Higher cap rates usually mean you’re looking at higher risk, but also higher potential profit. It’s akin to the property’s own version of ROI (return on investment). Cap rates vary between markets and submarkets. For example, a 143-unit C-class property in a tertiary market in Iowa will have a much higher cap rate than the same complex in the Dallas market.

Now, let’s say you need a loan to buy that apartment building. Some deals use a bridge loan, which doesn’t have a fixed interest rate; it can fluctuate depending on market conditions. This is where the “rate cap” comes in. It acts as a safety net, limiting how much the interest rate can increase during specific periods and over the loan’s lifetime. So even if interest rates skyrocket, you’re protected from your mortgage payments doubling overnight.

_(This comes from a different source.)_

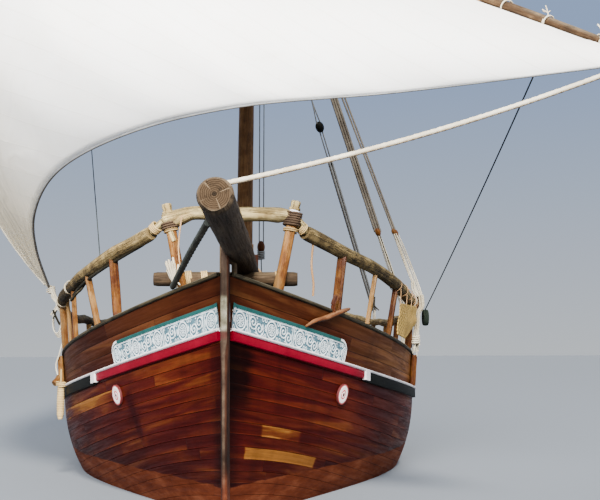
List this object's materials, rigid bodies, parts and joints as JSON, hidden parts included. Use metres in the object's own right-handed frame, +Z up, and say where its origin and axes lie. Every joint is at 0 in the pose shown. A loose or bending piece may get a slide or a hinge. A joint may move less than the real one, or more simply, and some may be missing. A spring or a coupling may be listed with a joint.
{
  "type": "lateen sailing dhow",
  "caption": "Wooden cargo dhow with a raised bow, pole rails, raked mast, long slung yard and a full lateen sail; the rudder swings and the yard turns round the mast.",
  "frame": {"origin": "on the waterline in the middle plane, nearly amidships, under the hull's half length", "axes": "+X to port, +Y aft (the bow points along -Y), +Z up"},
  "size_m": [9.7366, 21.0043, 17.1292],
  "materials": {
    "hull_planks": "oiled",
    "red_paint": "worn gloss",
    "dark_wood": "tarred",
    "varnished_wood": "varnished",
    "weathered_wood": "weathered",
    "grey_log": "weathered",
    "deck_planks": "bare",
    "blue_carving": "painted",
    "white_paint": "painted",
    "sailcloth": "soft",
    "rope": "twisted",
    "mat_fibre": "woven",
    "old_rubber": "matt"
  },
  "bodies": {
    "boat": {"bowsprit": "grey_log", "bulwark_port": "hull_planks", "bulwark_starboard": "hull_planks", "cap_port": "weathered_wood", "cap_starboard": "weathered_wood", "deck": "deck_planks", "eye_port": "white_paint", "eye_starboard": "white_paint", "fender_port": "old_rubber", "fender_starboard": "rope", "frieze_port": "blue_carving", "frieze_starboard": "blue_carving", "gallows": "weathered_wood", "hatch_coaming": "varnished_wood", "hatch_cover": "deck_planks", "head_log": "grey_log", "heel_post": "varnished_wood", "hull": "hull_planks", "keel": "hull_planks", "mast": "hull_planks", "mast_beam": "varnished_wood", "mat_port": "mat_fibre", "pole_rail_port": "weathered_wood", "pole_rail_starboard": "weathered_wood", "shroud_main_port": "rope", "shrouds_fore_port": "rope", "side_timber_port": "varnished_wood", "side_timber_starboard": "varnished_wood", "stay_aft_port": "rope", "stem_post": "varnished_wood", "stern_bench": "deck_planks", "sternpost": "varnished_wood", "taffrail": "weathered_wood", "transom": "hull_planks", "wale_aft_port": "dark_wood", "wale_aft_starboard": "dark_wood", "wale_fore_port": "red_paint", "wale_fore_starboard": "red_paint"},
    "rig": {"yard": "weathered_wood", "sail": "sailcloth", "parrel": "rope"},
    "steering": {"rudder": "hull_planks", "tiller": "varnished_wood"}
  },
  "joints": [
    {"name": "yard_swing", "type": "hinge", "parent": "boat", "child": "rig", "pos_m": [0.1349, -2.6322, 9.42], "axis": [0.017, -0.1285, 0.9916], "range_deg": [-24, 12]},
    {"name": "rudder_swing", "type": "hinge", "parent": "boat", "child": "steering", "pos_m": [0, 8.4584, 0.5], "axis": [0, 0.2607, 0.9654], "range_deg": [-35, 35]}
  ]
}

Most bridge loans I’ve seen have a three-year limit, with the option to purchase another rate cap for two years or switch into a fixed-rate loan. If you’ve been investing in the past three years, you’ll know that bridge loans have become popular. However, with rising interest rates, even deals with rate caps may not provide cash flow to investors.

Why do both of these matter? Even as a passive investor, you need to understand how cap rates can influence your investment. Where is the property located? What is the historical cap rate in the area?

When choosing an investment these days, consider whether it’s a bridge loan. Was a rate cap purchased? Is the deal analyzed for worst-case scenarios if the loan’s interest rate increases?